Yesterday, the t2 headline is a quote by Saina Nehwal:
I appeal to parents to allow their children to pursue their dreams. If they have the talent for badminton, please allow them to pursue it.
Saina is 19, which according to many doesn’t qualify her to be called an adult, though technically she is because in India 18 is the age of adulthood.
I bring in the talk of adulthood not to obfuscate Saina’s fervent appeal, rather to make the point that it required her to suffer pain to utter those words. It is not difficult to understand why.
Sports and games are hardly the first choice for most youngsters. Their parents will be happy to see them become doctors and engineers. The greedy parents make their young ones suffer the grind of reality shows in order to become rich overnight.
Cricket is another passion. It’s a funny game that is played in 3 formats, occupies more space in newspapers and time on the TV than any other game, and engages players who are long past their prime. The last happens because – no matter what anyone says – cricket hardly needs supreme fitness of body and mind.

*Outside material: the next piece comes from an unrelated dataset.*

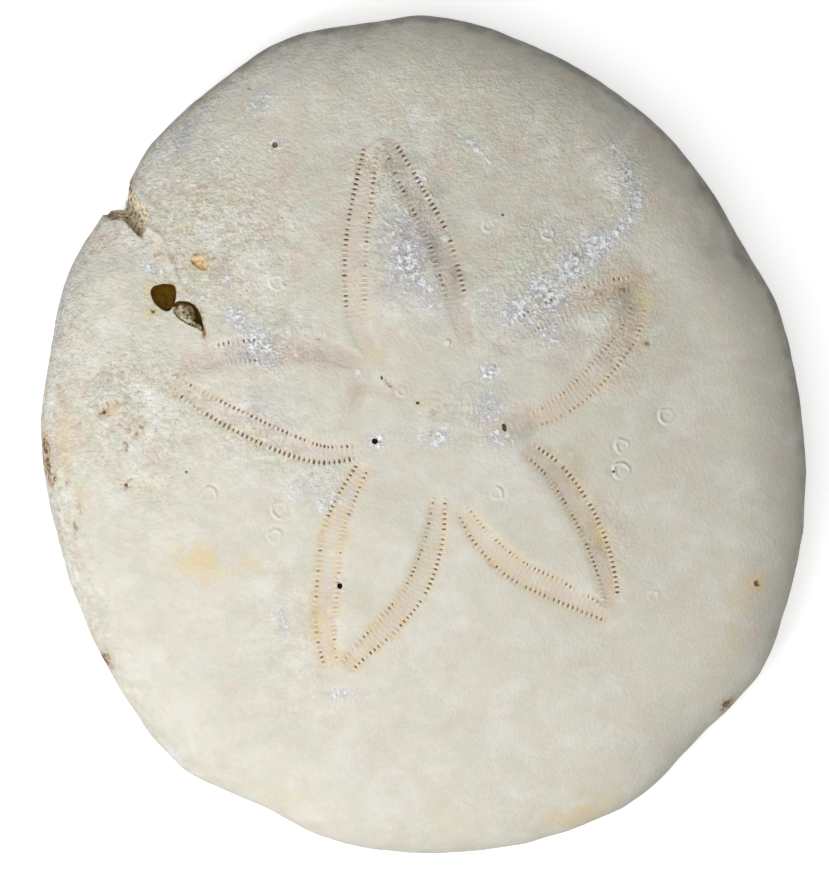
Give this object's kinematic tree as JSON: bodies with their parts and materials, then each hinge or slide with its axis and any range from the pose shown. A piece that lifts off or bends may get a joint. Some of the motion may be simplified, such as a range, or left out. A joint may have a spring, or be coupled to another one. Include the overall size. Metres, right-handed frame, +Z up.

Some time back the union sports minister made an immature remark about India’s football. Not to be outdone, the national football coach gave vent to his frustration at the state of affairs in the country.

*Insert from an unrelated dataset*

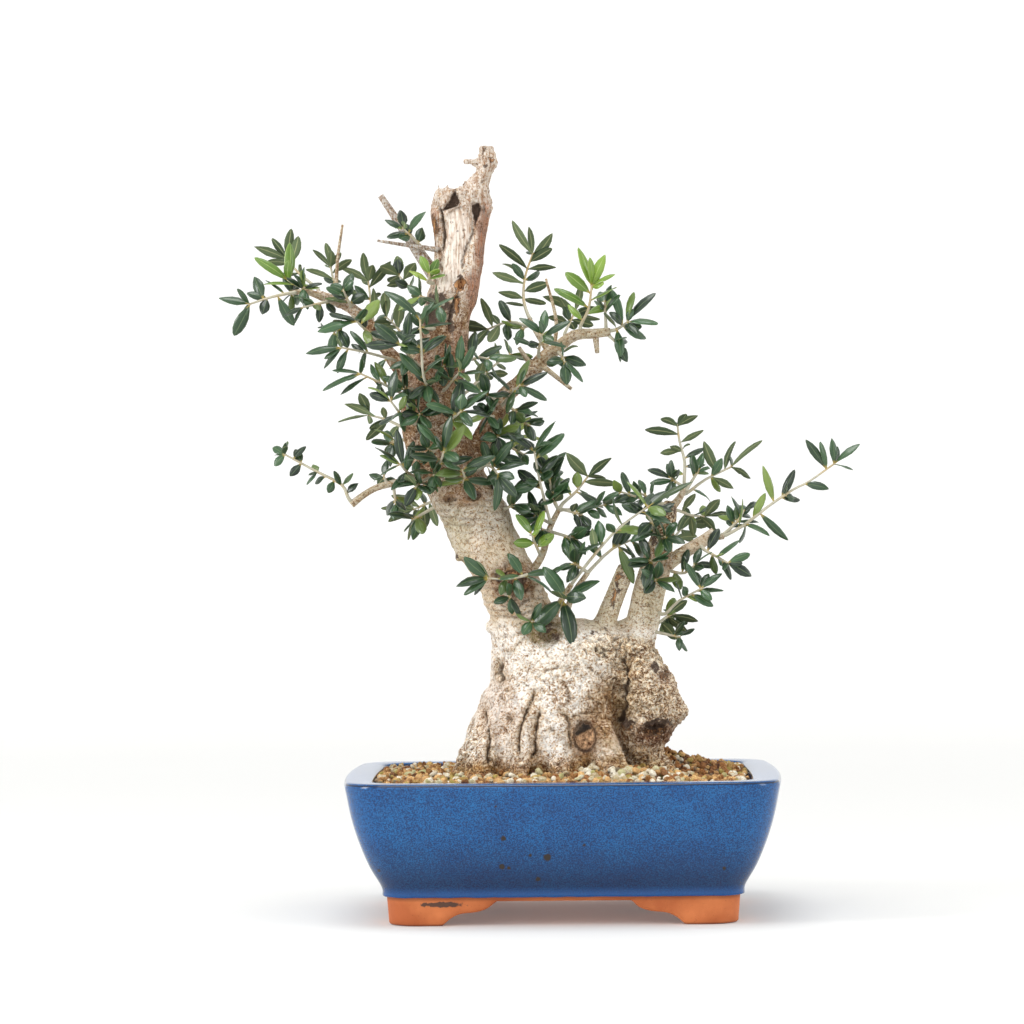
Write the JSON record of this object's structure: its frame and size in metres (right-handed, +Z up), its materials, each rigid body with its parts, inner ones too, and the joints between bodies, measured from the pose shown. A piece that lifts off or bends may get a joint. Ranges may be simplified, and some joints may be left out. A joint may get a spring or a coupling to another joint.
{
  "type": "olive bonsai",
  "caption": "Wild olive bonsai with a broad stump, leaning trunk with a dead broken top and leafy shoots, in a blue glazed rectangular pot.",
  "frame": {"origin": "on the standing plane under the feet, below the middle of the whole tree's box", "axes": "+Z up, +X to the right seen from the front, +Y to the back"},
  "size_m": [0.389, 0.216, 0.4695],
  "materials": {
    "glaze": "gloss",
    "screen": "matte",
    "soil": "matte",
    "bark": "matte",
    "leaf": "satin",
    "young_leaf": "satin"
  },
  "bodies": {
    "root": {"pot": "glaze", "screen_left": "screen", "screen_right": "screen", "soil": "soil", "wood": "bark", "shoot_upper_left_tip": "leaf", "shoot_upper_left_young": "young_leaf", "shoot_upper_left_high": "leaf", "shoot_upper_left_inner": "leaf", "shoot_upper_left_under": "leaf", "shoot_crown_left_a": "leaf", "shoot_crown_left_b": "leaf", "shoot_crown_left_c": "leaf", "shoot_crown_left_d": "leaf", "shoot_crown_left_e": "leaf", "shoot_left_mid_a": "leaf", "shoot_left_mid_b": "leaf", "shoot_left_mid_c": "leaf", "shoot_left_low_a": "leaf", "shoot_left_low_b": "leaf", "shoot_left_branch": "leaf", "shoot_front_sprig": "leaf", "shoot_front_high": "leaf", "shoot_front_mid": "leaf", "shoot_front_low_a": "leaf", "shoot_front_low_b": "leaf", "shoot_front_low_c": "leaf", "shoot_middle_left": "leaf", "shoot_branch_front_a": "leaf", "shoot_branch_front_b": "young_leaf", "shoot_middle_fork": "leaf", "shoot_middle_end": "leaf", "shoot_middle_low": "young_leaf", "shoot_crotch_a": "leaf", "shoot_crotch_b": "leaf", "shoot_crotch_leaves": "leaf", "shoot_trunk_front": "leaf", "shoot_crown_right_high": "leaf", "shoot_crown_right_young": "young_leaf", "shoot_crown_right_end": "leaf", "shoot_crown_right_core": "leaf", "shoot_crown_right_left": "leaf", "shoot_crown_right_hanging": "leaf", "shoot_crown_gap_twig": "leaf", "shoot_crown_gap_low": "leaf", "shoot_jin_shoot": "leaf", "shoot_jin_foot": "young_leaf", "shoot_right_top": "leaf", "shoot_right_upper": "leaf", "shoot_right_long": "leaf", "shoot_right_middle": "leaf", "shoot_right_cluster": "leaf", "shoot_right_low_a": "leaf", "shoot_right_low_b": "leaf", "shoot_right_inner": "leaf", "shoot_stem_front": "leaf", "shoot_back_low": "leaf", "shoot_back_high": "leaf", "shoot_back_middle": "leaf", "shoot_back_right": "leaf"}
  },
  "joints": []
}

Let us look at what Bob Houghton said:
I’m amused at times (when people talk about how poor the Indian team is). I remember the Sports Minister saying this Indian team would lose even to an Australian school team. I don’t know what prompted him to say that but I feel, instead of being cynical he should’ve asked himself why the facilities aren’t there.
How true! In his column, Free Kick, in The Telegraph, even the redoubtable PK Banerjee wrote:
A close look would reveal that top Indian sportspersons in almost every discipline train in foreign countries these days. Otherwise, they wouldn’t have made global impact. Even world chess champion, Viswanathan Anand mostly stays in Spain because of better training facilities.
The fact of the matter is that except cricket we the Indians don’t like sports or those who play them. Whenever there is a success the media rushes in to start the game of adulation making the sportsperson a temporary hero before dumping the news and the player altogether.
And yet we are a billion strong country!